Elsa Artadi and Xavier Sala-i-Martin think the "worst economic disaster" of the 20th Century was "the dismal economic growth performance of the African continent." (Artadi, Elsa V. and Xavier Sala-i-Martin, "The Economic Tragedy of the XXth Century: Growth in Africa." National Bureau of Economic Research. Working Paper 9865. July 2003. Accessed at http://papers.nber.org/papers/W9865 on July 23, 2003).
Per capita income growth over the period 1960-2002 was trivial. Continental per capita GDP grew from US$1,500 in 1960 to about US$2,000 in 1980, and then sat there. Sub-Saharan per capita GDP has actually fallen since the oil crisis in 1974, and is now very close to what it was in 1960. (things have been a little better, but not much, in the late 1990s and early 2000s).
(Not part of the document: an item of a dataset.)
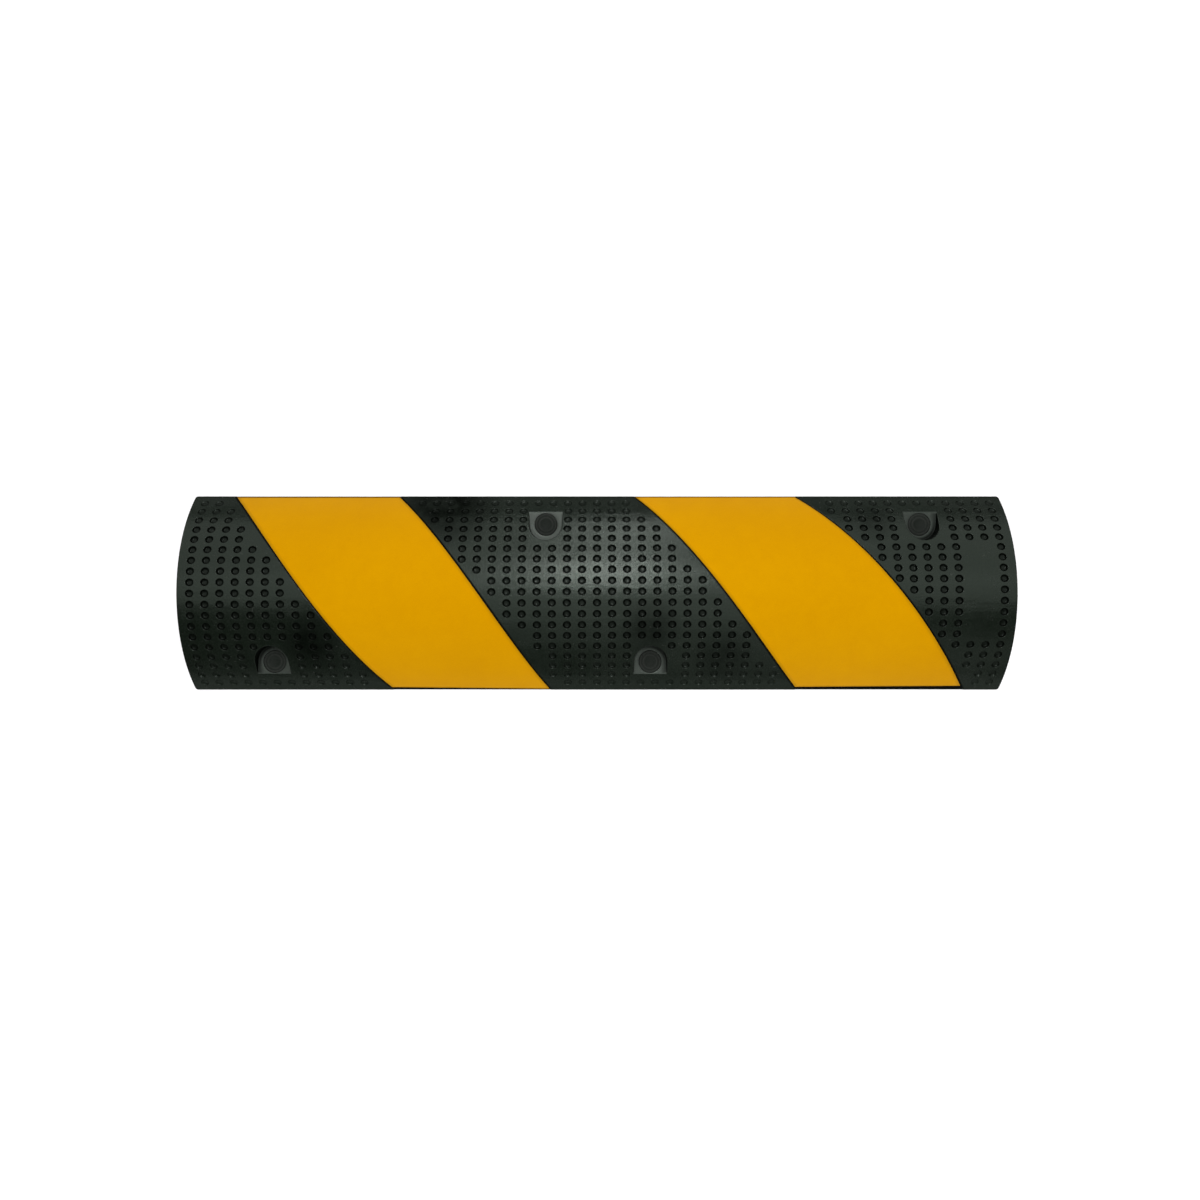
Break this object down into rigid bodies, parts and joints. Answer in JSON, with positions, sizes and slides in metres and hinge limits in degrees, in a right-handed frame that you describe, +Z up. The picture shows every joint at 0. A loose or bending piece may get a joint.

Poverty has increased both relatively and absolutely. While people with higher incomes have generally held their own, or made some progress, people with lower incomes have tended to lose ground. The resulting increasing income inequality has increased relative poverty. But poverty has also increased - dramatically - in absolute terms! Using a World Bank poverty definition of $1.00 of consumption per person per day, the percentage of persons in poverty for Africa as a whole increased from 42% in 1970 to 50% in 1995. For Sub-Saharan Africa, the poverty rate rose from 48% in 1970 to 60% in 1995. Things may have gotten modestly better since 1995.
The numbers in poverty have increased from 140 million in 1975 to 360 million in 2000 - at a time when the overall world poverty rate fell from 1.3 billion to 900 million.
"Poverty used to be an essentially Asian phenomenon. The excellent economic performance of Asia paired with the disastrous growth performance of Africa has turned poverty into an essentially African problem."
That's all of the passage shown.